Auffällig auch, dass dabei mehr über Matilda als über Xaver gesprochen wird, der mit seinem egoistischen Verhalten, seinem Narzissmus, augenscheinlich den aktiveren Part spielte, als die langjährige Beziehung zerbrach. Liebe und Hass bestimmen das erneute Zusammentreffen, wobei Xaver in den ersten Emails, die er wegen des Schreibseminars mit Matilda austauscht, noch ganz unbefangen wirkt. „Er ist nicht so ambivalent, er ist eher klar“, sagt Marcelo Diaz dazu.
Klingt das alles noch nach einem Wiedersehen, das eben nicht nur gute Erinnerungen aufleben lässt, wird es ungleich spannungsreicher, als es um das kleine Kind geht, das verschwunden ist, und dessen Verlust die Ehe von Xaver und seiner neuen Frau offenbar zerstört hat. Und es geht immer auch um Karrieredenken und Narzissmus. Doch auch bei Xaver zeichnet sich ein Entwicklungsbogen ab. Marcelo Diaz hat das an das Peer Gynt-Thema erinnert, der in seiner Verblendung nicht erkannte, dass er das, was er suchte, längst gehabt hatte: Geborgenheit.

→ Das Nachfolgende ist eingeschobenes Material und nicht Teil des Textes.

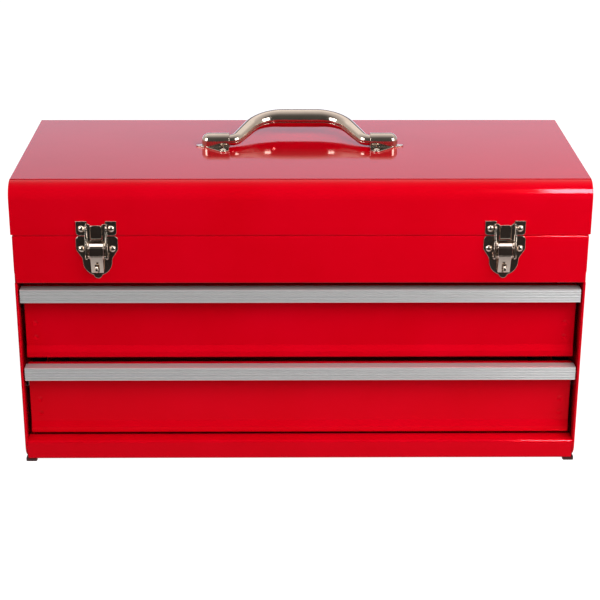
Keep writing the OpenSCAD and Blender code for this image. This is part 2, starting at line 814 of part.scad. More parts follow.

Konzentration bei den Proben
Während das Gespräch in lockerer Atmosphäre stattfand, verändern sich Susanne Odermatt, Patrick Boog, Marcelo Diaz und Andreas Wagner, sowie sie mit der Probe beginnen. Eine Mischung aus Konzentration und Anspannung begleitet die letzten Proben vor der Premiere am Freitag. Die Kostüme lassen Patrick Boog auf einmal auf seltsam schlacksige Art das Selbstbewusstsein eines vermeintlichen Gewinners ausstrahlen, und Susanne Odermatt wird in Kleid und Strickjacke zu einer Frau, die mehr existiert, anstatt zu leben. Stiefel zum Kleid? Nein, zu dominant. Lieber die klassischen Schuhe, die schon Generationen von Frauen zum Kleid trugen.
Das Saal-Licht wird gedimmt, und im Hintergrund ist nun der Musik der Griechin Eleni Karaindrou zu lauschen, während sich auf der ovalen Leinwand im Hintergrund Natur als Video (noch) beruhigend ausbreitet. Dann „begegnen“ sich Xaver und Matilda – weit voneinander entfernt allerdings, an zwei Mikrophonen stehend. Sie sprechen die Emails, die ausgetauscht werden, bevor sie sich schliesslich in der Wirklichkeit gegenüberstehen. Dass eine Pistole vor Probenbeginn versteckt wurde, lässt ahnen, dass das Stück viele Facetten zwischen Liebe und Hass auslotet.
Man wird sehen. Ein erstes Mal am kommenden Freitag im Eisenwerk.